## Begin
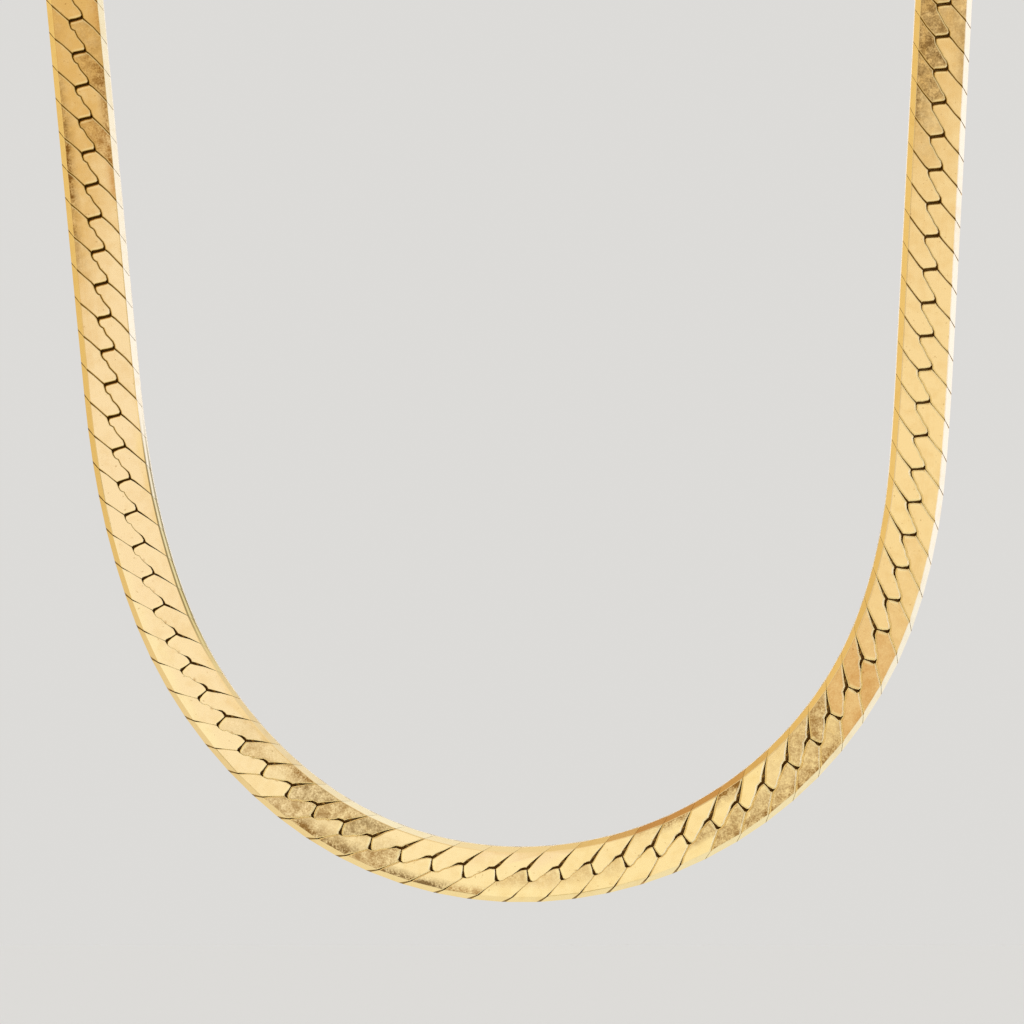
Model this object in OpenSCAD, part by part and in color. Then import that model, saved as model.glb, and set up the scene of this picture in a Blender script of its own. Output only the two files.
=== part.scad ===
// Flat herringbone chain, worn at the neck: a closed loop of interlocking flat curb links with a
// plain clasp at the back of the neck. The loop hangs in the XZ plane with its face to -Y. The
// origin is the middle of the clasp's inner edge, where the loop sits on the neck.

/* [Chain] */
// Length of the whole loop, clasp included
chain_l = 457.2; // [400:0.1:560]
// Width of the flat band
chain_w = 7; // [6:0.1:8.5]
// Thickness of the flat band
chain_t = 1.8; // [1.4:0.1:2.4]
// Distance wanted from one link to the next
link_pitch = 4.02; // [3.4:0.02:4.6]

/* [Facets] */
// Width of the bevel along each edge of the band
bevel_w = 0.68; // [0.4:0.02:1]
// How far the bevel drops towards the middle of the band
bevel_drop = 0.45; // [0.2:0.05:0.6]

/* [Gaps] */
// Clearance between neighbouring links
link_gap = 0.13; // [0.12:0.01:0.18]
// Length of the short slot across the middle of each link
slot_l = 1.7; // [1.3:0.05:2.2]
// Width of the slot
slot_w = 0.3; // [0.24:0.02:0.4]
// Lean of the slot off square
slot_lean = 10; // [4:1:16]

/* [Clasp] */
// Length of the clasp from end slot to end slot
clasp_l = 14.6; // [9:0.1:20]
// Width of the clasp
clasp_w = 7.4; // [6.6:0.1:9]
// Thickness of the clasp
clasp_t = 2.6; // [2.4:0.1:3.4]
// Corner bevel of the clasp
clasp_bevel = 0.7; // [0.3:0.05:0.9]

/* [Hidden] */
gold = [0.93, 0.79, 0.5];

// The way round the loop, from the middle of the clasp down the left side, round the bend and up
// the right side. Each row is a stretch: its length in parts of the whole, and its turn in degrees.
LENGTH = 0;
TURN = 1;
route = [
    [28, 0],
    [310, 95.5],
    [233, 0],
    [40, 4.5],
    [64, 10],
    [120, 32],
    [120, 39],
    [120, 36],
    [120, 36],
    [64, 12],
    [48, 2],
    [224, 0],
    [310, 93],
    [28, 0],
];

// Corners of a link's face, along the chain in shares of the pitch
wave_flat = 0.2;
bevel_reach = 0.5;
rim_reach = 0.78;

part_l = chain_l / total([for (row = route) row[LENGTH]]);
link_span = chain_l - clasp_l;
link_count = round(link_span / link_pitch) - 1;
pitch = link_span / (link_count + 1);
left_count = ceil(link_count / 2);
rim_spare = chain_w / 20;
slot_run = slot_l * tan(slot_lean) / 2;
slot_side = (slot_w - link_gap) / 2;
clasp_end_gap = slot_w;

function total(v, i = 0) = i < len(v) ? v[i] + total(v, i + 1) : 0;

// A step of length d that turns by t degrees on its way, from the place p = [x, z, heading]
function step(p, d, t) =
    let (chord = t == 0 ? d : d * sin(t / 2) / (t * PI / 360), a = p[2] + t / 2)
    [p[0] + chord * cos(a), p[1] + chord * sin(a), p[2] + t];

// Place and distance at which each stretch starts: [x, z, heading, distance]
starts = [
    for (
        i = 0, d = 0, p = [0, clasp_w / 2, 180];
        i < len(route);
        p = step(p, route[i][LENGTH] * part_l, route[i][TURN]),
        d = d + route[i][LENGTH] * part_l,
        i = i + 1
    ) [p[0], p[1], p[2], d]
];

// Number of the stretch that holds the distance s
function stretch_at(s) = max(0, len([for (row = starts) if (row[3] <= s) row]) - 1);

// Place on the route at the distance s: [x, z, heading]
function route_at(s) =
    let (i = stretch_at(s), d = s - starts[i][3])
    step(starts[i], d, route[i][TURN] * d / (route[i][LENGTH] * part_l));

// A point s along the route and t towards the inside of the loop
function on_route(s, t) =
    let (p = route_at(s))
    [p[0] - t * sin(p[2]), p[1] + t * cos(p[2])];

function slot_at(k) = clasp_l / 2 + k * pitch;

// Left normal of the step from a to b
function side(a, b) = [a[1] - b[1], b[0] - a[0]] / norm(b - a);

// An outline that runs anticlockwise, drawn in by d all round
function inset(v, d) = [
    for (i = [0 : len(v) - 1])
        let (
            a = side(v[(i + len(v) - 1) % len(v)], v[i]),
            b = side(v[i], v[(i + 1) % len(v)])
        )
        v[i] + (a + b) * d / (1 + a * b)
];

// Face of the inner limb of a link, about its own slot: from its tip beside the slot before,
// along the wave between the two rows, and out to the rim between two slanting lines
half_l = slot_l / 2;
flat_t = chain_w / 2 - bevel_w;
spare_run = (rim_reach - bevel_reach) * pitch * (bevel_w + rim_spare) / bevel_w;
limb = inset([
    [-pitch - slot_run + slot_side, half_l],
    [-pitch + slot_run + slot_side, -half_l],
    [(wave_flat - 1) * pitch, -half_l],
    [-wave_flat * pitch, half_l],
    [-slot_run, half_l],
    [bevel_reach * pitch, flat_t],
    [bevel_reach * pitch + spare_run, chain_w / 2 + rim_spare],
    [(bevel_reach - 1) * pitch + spare_run, chain_w / 2 + rim_spare],
    [(bevel_reach - 1) * pitch, flat_t],
], link_gap / 2);

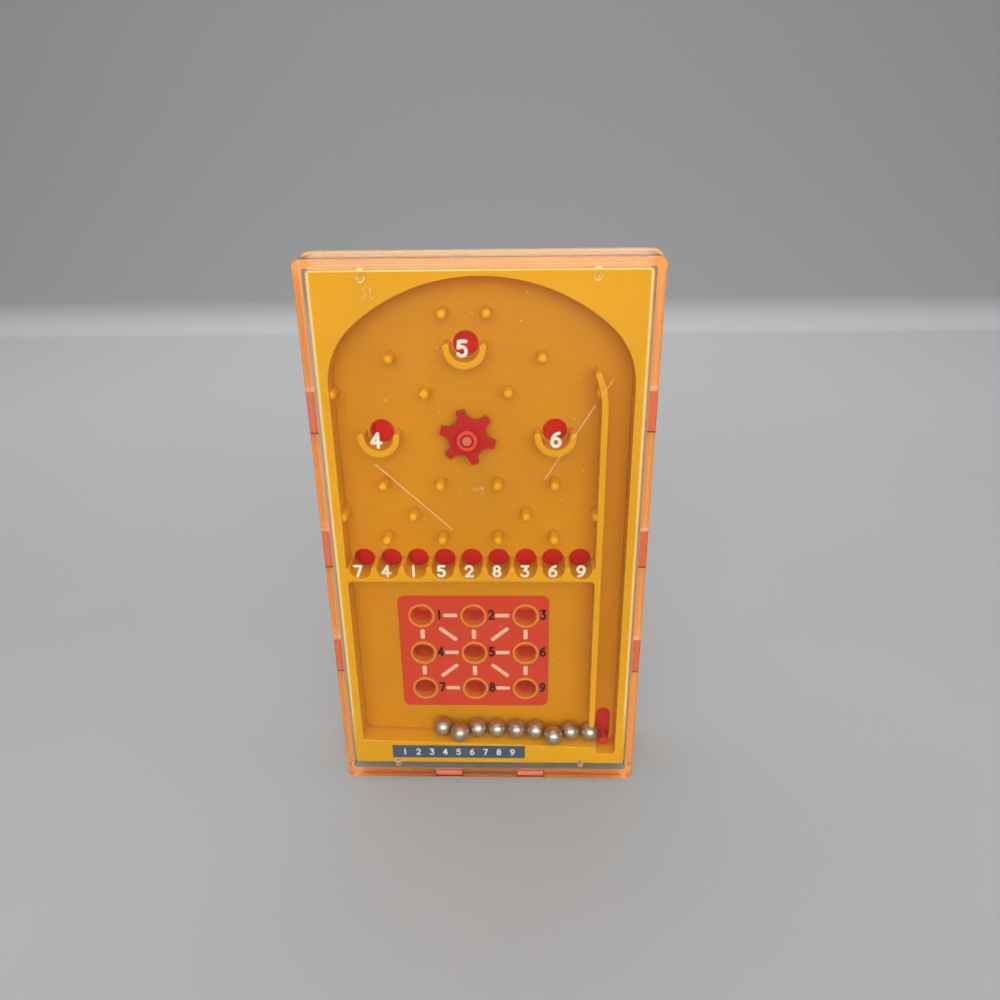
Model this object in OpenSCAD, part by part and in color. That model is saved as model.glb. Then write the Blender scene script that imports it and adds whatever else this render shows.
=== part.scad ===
// Pocket pinball game. A clear front cover and an orange rear case close on a yellow
// playing board, with a red track plate behind it, a star wheel, a launcher and nine balls.
// X runs across, Y from the front (negative) to the back, Z up. Millimetres.
// The seam between cover and case is near Y = 0 and the game stands on Z = 0.

/* [Case] */
// Width of the clear cover over its side walls
cover_w = 70; // [68:0.5:76]
// Height of the clear cover
cover_h = 123.3; // [122.3:0.5:130.3]
// Depth of the clear cover, from its front face to the seam
cover_depth = 9.75; // [9.25:0.25:12]
// Depth of the rear case, from the seam to its back face
case_depth = 9.75; // [9.25:0.25:13]
// Thickness of the cover's flat window
window_t = 1.2; // [0.8:0.1:1.6]
// Thickness of the side and top walls of cover and case
cover_wall = 1.75; // [1.6:0.05:2]
// Thickness of the bottom wall of cover and case
foot_wall = 2.75; // [2.4:0.05:2.9]
// Thickness of the case's back
case_wall = 1.6; // [1.2:0.1:1.8]
// Radius of the four corners
corner_r = 1.3; // [1.2:0.1:2.4]
// Rounding of the front edge of the cover and the back edge of the case
edge_r = 0.8; // [0.5:0.1:1]
// Open seam between the cover's rim and the case
seam_gap = 0.1; // [0.05:0.05:0.2]
// How far the rim at the seam stands proud of cover and case
lip_out = 0.65; // [0.4:0.05:1]
// Width of each half of that rim
lip_depth = 1.05; // [0.8:0.05:1.4]
// Length of each side clip that ties the case to the cover
clip_w = 8.5; // [6:0.5:9]
// Length of the two clips at the bottom
foot_clip_w = 6.5; // [5:0.5:8]
// How far a clip reaches forward into the cover's wall
clip_reach = 4; // [3:0.25:5]
// Height of the middle clip of each side
clip_z = 61.6; // [59:0.1:64]
// Distance from the middle clip to the upper one
clip_rise = 31.2; // [28:0.2:33]
// Distance from the middle clip to the lower one
clip_drop = 27.6; // [25:0.2:30]
// Distance between the two clips at the bottom
foot_clip_gap = 20.4; // [16:0.2:26]

/* [Board] */
// Gap between the board and the cover's side walls
board_gap = 0.3; // [0.2:0.05:0.5]
// Gap between the board and the cover's top wall
end_gap = 0.6; // [0.3:0.05:0.8]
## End
__Challenge__
Among the entries above, how many lines include the word "scene"? Reply with the number only.

__Result__
2